As perguntas se repetirão, caso se olhe para outras cidades do país. Por que pessoas podem morar em ribanceiras íngremes, por que podem estar nas margens de rios que transbordam ou, preocupação mais recente, por que podem se estabelecer em áreas de proteção ambiental?
A miséria, a falta de planejamento urbano, a falta de escrúpulos dos exploradores imobiliários, a omissão das prefeituras são algumas das respostas para esses questionamentos.
São respostas que só se completam diante do silêncio tácito que permite a existência dessas condições degradantes de vida. É preciso uma mobilização contra a crônica desses desastres anunciados.

A explosão ocorreu no mesmo local de onde foram roubadas mais de 20 mil balas, no ano passado. Mediante um acordo, os ladrões devolveram metade das balas para a Marinha, a outra parte deve ter ido abastecer quadrilhas de traficantes do Rio.
O roubo das balas e a entrada no país de mais de 300 armas, na semana passada, são ingredientes de uma sopa que provoca calafrios ao mostrar o quanto a sociedade é vulnerável.
No caso das armas, o episódio foi chocante ao esclarecer como é o processo de importação. Mediante guias legais, centenas de armamentos sofisticados puderam entrar pelo aeroporto internacional, enquanto a sociedade gasta tempo em debater formas de controlar a violência.
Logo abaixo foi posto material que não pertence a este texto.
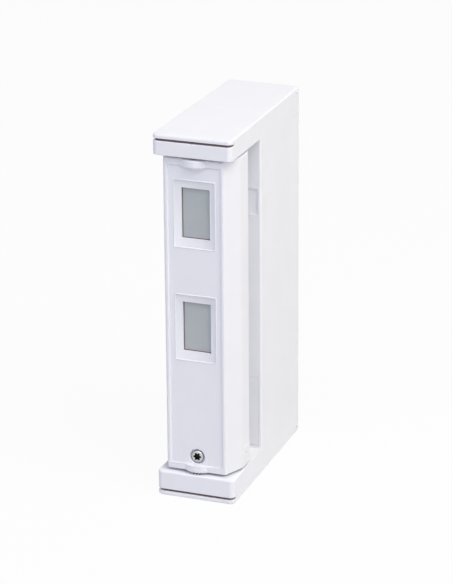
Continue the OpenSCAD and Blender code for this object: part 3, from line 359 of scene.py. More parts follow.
# A CAD node's triangles merged into flat faces, with some of its edges rounded.
# Each rounding is a radius in mm and a test of an edge's middle (mm) and direction.
def roundedCopy(node, material, roundings, segments=4, look=roundingLook):
    form = bmesh.new()
    form.from_mesh(frame["nodes"][node].data)
    bmesh.ops.remove_doubles(form, verts=form.verts, dist=look["weld"] * mm)
    levelTo = math.radians(look["level"])
    bmesh.ops.dissolve_limit(form, angle_limit=levelTo, verts=form.verts, edges=form.edges)
    weldSlivers(form, look)
    bmesh.ops.dissolve_limit(form, angle_limit=levelTo, verts=form.verts, edges=form.edges)
    weight = form.edges.layers.float.new("bevel_weight_edge")
    widest = max(radius for radius, test in roundings)
    for edge in form.edges:
        if len(edge.link_faces) != 2:
            continue
        bend = edge.calc_face_angle_signed(0)
        if abs(bend) < math.radians(look["roundFrom"]):
            continue
        middle = (edge.verts[0].co + edge.verts[1].co) / 2 / mm
        way = (edge.verts[1].co - edge.verts[0].co).normalized()
        fitting = [radius for radius, test in roundings if bend > 0 and test(middle, way)]
        if fitting:
            edge[weight] = fitting[0] / widest
        elif abs(bend) > math.radians(look["crispFrom"]):
            edge.smooth = False
    for face in form.faces:
        face.smooth = True
    mesh = bpy.data.meshes.new(node + "Soft")
    form.to_mesh(mesh)
    form.free()
    piece = addPiece(node + "Soft", mesh, material)
    bevel = piece.modifiers.new("rounding", "BEVEL")
    bevel.limit_method, bevel.width, bevel.segments = "WEIGHT", widest * mm, segments
    bevel.use_clamp_overlap = False
    return shadeFaces(freeze(piece), look)


# A white outer moulding in place of its CAD node
def makeMoulding(node, roundings):
    replaceNode(roundedCopy(node, "satinAsaMoulding", roundings), node)


def near(value, target, slack=0.15):
    return abs(value - target) < slack


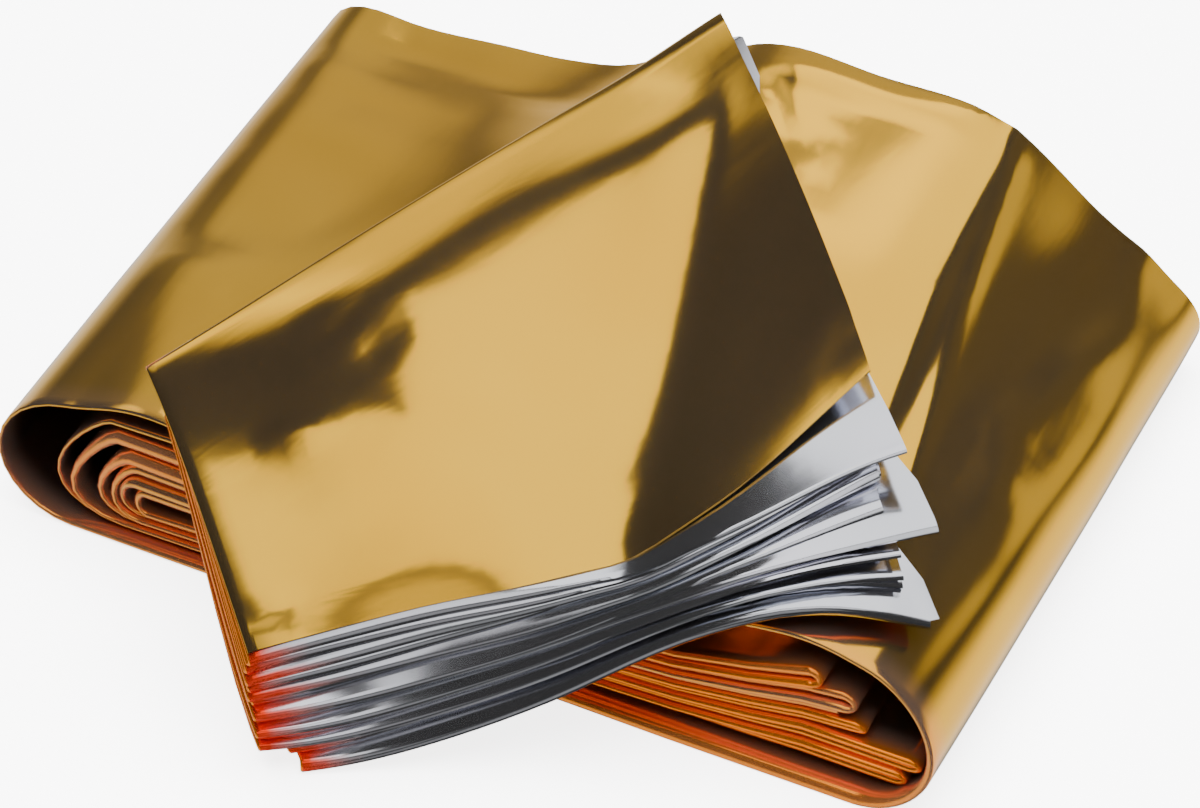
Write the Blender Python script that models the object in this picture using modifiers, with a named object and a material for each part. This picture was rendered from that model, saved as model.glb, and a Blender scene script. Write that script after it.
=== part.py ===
"""Emergency foil blanket, gold on one face and silver on the other.

One film strip: its inner length is wound flat into a wide low roll, and its outer end is drawn
off the top of the roll, over the near edge, and folded back and forth into a pack that leans on
the roll with its near left corner on the floor. Metres, +Z up, the near side at -Y.
"""

import math
from typing import NamedTuple

import bpy
import numpy as np

MM = 0.001

# ---- driving sizes, in millimetres ----
FILM = 1.0  # thickness of one drawn layer, which stands for a bundle of finer film layers
STRIP_WIDTH = 196.0  # the film folded in eight lengthways
ROLL_LENGTH = 284.0
PACK_WIDTH = 180.0
PACK_DEPTH = 105.0
ROLL_TURNS = 6
PACK_LAYERS = 10  # an even number, so that the top layer ends at the near side
CELLS_ACROSS = 9
LOOP_DEPTH = 22.0  # how far the outermost end loop reaches out of the straight run
TIGHTEST_LOOP = 2.5
FAR_NARROWING = 4.0  # how much shorter the roll is along its far edge, at its right end
CORE_END = 214.0  # where the film's inner end lies, along the roll
LOOP_WAVE = 1.8  # unevenness of a loop from the near edge to the far edge
RUN_WAVE = 0.12  # unevenness of an inner run, as a share of the gap between layers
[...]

As armas estão retidas num depósito, e a Polícia Federal abriu um inquérito para apurar possíveis irregularidades na sua compra e futura distribuição.
Nos momentos das tragédias previsíveis, quando as vítimas lembram o descaso geral, inquéritos são instalados para aplacar consciências. Esforço inútil se não houver punições, se não houver quem se arrependa.